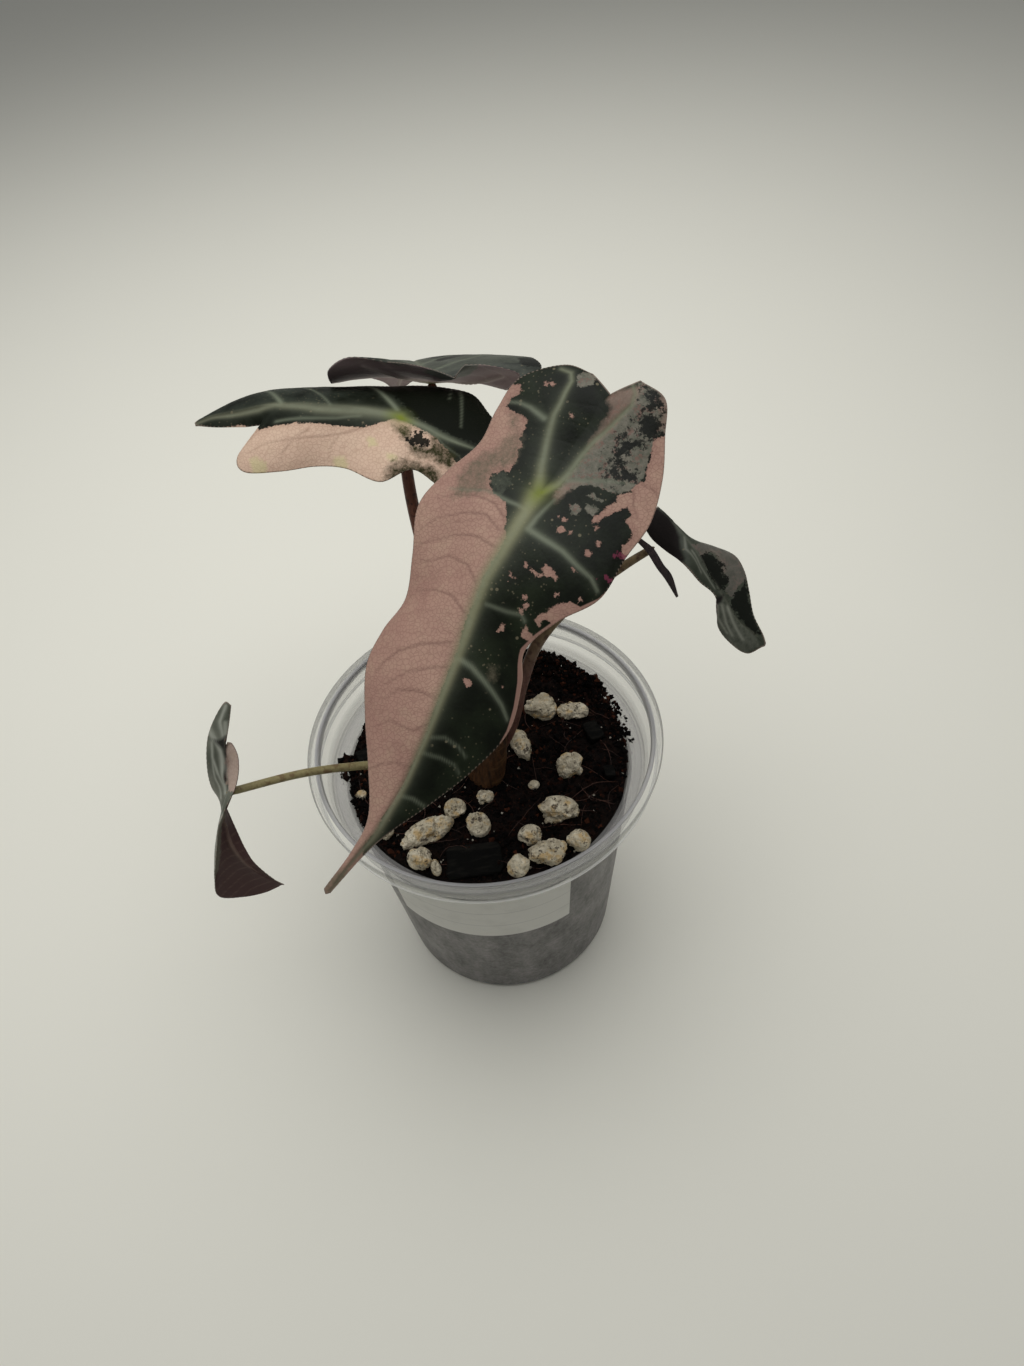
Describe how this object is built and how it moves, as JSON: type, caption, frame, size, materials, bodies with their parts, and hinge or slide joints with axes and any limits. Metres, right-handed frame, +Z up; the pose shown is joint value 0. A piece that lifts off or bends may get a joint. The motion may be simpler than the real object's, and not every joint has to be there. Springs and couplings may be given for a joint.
{
  "type": "potted alocasia polly",
  "caption": "Small alocasia polly with arrow-shaped dark green and pink leaves on thin stalks, in a clear nursery pot filled with dark soil, pumice and bark.",
  "frame": {"origin": "centre of the pot's flat base", "axes": "+Z up along the pot's axis; the front leaf's tip hangs towards -Y and -X; +X to the right seen from the front"},
  "size_m": [0.1763, 0.2097, 0.2322],
  "materials": {
    "clear_plastic": "thin clear plastic, slightly frosted and scuffed",
    "paper": "matt white paper strip",
    "soil": "damp dark potting mix with coir fibres",
    "stem": "dry brown sheathed stem",
    "red_stalk": "smooth, reddish brown with fine stripes",
    "olive_stalk": "smooth, olive to tan",
    "leaf": "dark green upper face with silvery veins and dusty pink patches, purple underside, semi-gloss",
    "pink_leaf": "dusty pink half and dark green half, semi-gloss",
    "dry_sheath": "dried dark purple-brown leaf sheath",
    "pumice": "cream-grey porous pumice",
    "bark": "dark bark and charcoal chips"
  },
  "bodies": {
    "root": {"pot": "clear_plastic", "label": "paper", "soil": "soil", "stem_base": "stem", "leaf_front": "leaf", "leaf_left": "pink_leaf", "leaf_back": "leaf", "leaf_low": "leaf", "leaf_right": "leaf", "stalk_front": "red_stalk", "stalk_left": "red_stalk", "stalk_back": "red_stalk", "stalk_low": "olive_stalk", "stalk_right": "olive_stalk", "dried_sheath": "dry_sheath", "pumice_01": "pumice", "pumice_02": "pumice", "pumice_03": "pumice", "pumice_04": "pumice", "pumice_05": "pumice", "pumice_06": "pumice", "pumice_07": "pumice", "pumice_08": "pumice", "pumice_09": "pumice", "pumice_10": "pumice", "pumice_11": "pumice", "pumice_12": "pumice", "pumice_13": "pumice", "pumice_14": "pumice", "pumice_15": "pumice", "pumice_16": "pumice", "pumice_17": "pumice", "pumice_18": "pumice", "bark_01": "bark", "bark_02": "bark", "bark_03": "bark", "bark_04": "bark"}
  },
  "joints": []
}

Your task: Return the listing above word for word.

Full solution:
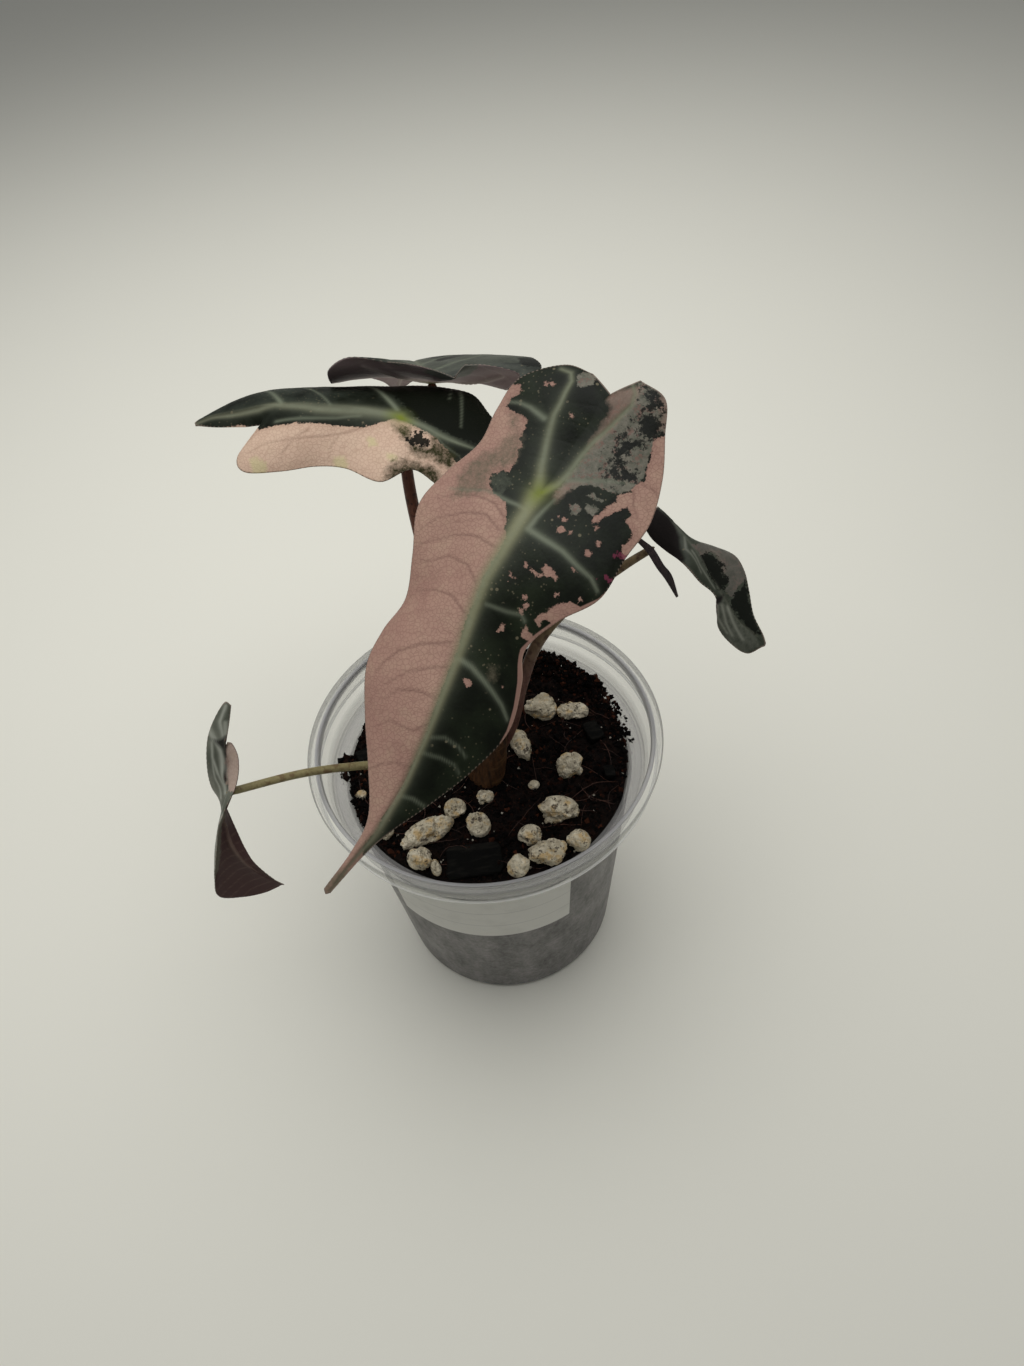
Describe how this object is built and how it moves, as JSON: type, caption, frame, size, materials, bodies with their parts, and hinge or slide joints with axes and any limits. Metres, right-handed frame, +Z up; the pose shown is joint value 0. A piece that lifts off or bends may get a joint. The motion may be simpler than the real object's, and not every joint has to be there. Springs and couplings may be given for a joint.
{
  "type": "potted alocasia polly",
  "caption": "Small alocasia polly with arrow-shaped dark green and pink leaves on thin stalks, in a clear nursery pot filled with dark soil, pumice and bark.",
  "frame": {"origin": "centre of the pot's flat base", "axes": "+Z up along the pot's axis; the front leaf's tip hangs towards -Y and -X; +X to the right seen from the front"},
  "size_m": [0.1763, 0.2097, 0.2322],
  "materials": {
    "clear_plastic": "thin clear plastic, slightly frosted and scuffed",
    "paper": "matt white paper strip",
    "soil": "damp dark potting mix with coir fibres",
    "stem": "dry brown sheathed stem",
    "red_stalk": "smooth, reddish brown with fine stripes",
    "olive_stalk": "smooth, olive to tan",
    "leaf": "dark green upper face with silvery veins and dusty pink patches, purple underside, semi-gloss",
    "pink_leaf": "dusty pink half and dark green half, semi-gloss",
    "dry_sheath": "dried dark purple-brown leaf sheath",
    "pumice": "cream-grey porous pumice",
    "bark": "dark bark and charcoal chips"
  },
  "bodies": {
    "root": {"pot": "clear_plastic", "label": "paper", "soil": "soil", "stem_base": "stem", "leaf_front": "leaf", "leaf_left": "pink_leaf", "leaf_back": "leaf", "leaf_low": "leaf", "leaf_right": "leaf", "stalk_front": "red_stalk", "stalk_left": "red_stalk", "stalk_back": "red_stalk", "stalk_low": "olive_stalk", "stalk_right": "olive_stalk", "dried_sheath": "dry_sheath", "pumice_01": "pumice", "pumice_02": "pumice", "pumice_03": "pumice", "pumice_04": "pumice", "pumice_05": "pumice", "pumice_06": "pumice", "pumice_07": "pumice", "pumice_08": "pumice", "pumice_09": "pumice", "pumice_10": "pumice", "pumice_11": "pumice", "pumice_12": "pumice", "pumice_13": "pumice", "pumice_14": "pumice", "pumice_15": "pumice", "pumice_16": "pumice", "pumice_17": "pumice", "pumice_18": "pumice", "bark_01": "bark", "bark_02": "bark", "bark_03": "bark", "bark_04": "bark"}
  },
  "joints": []
}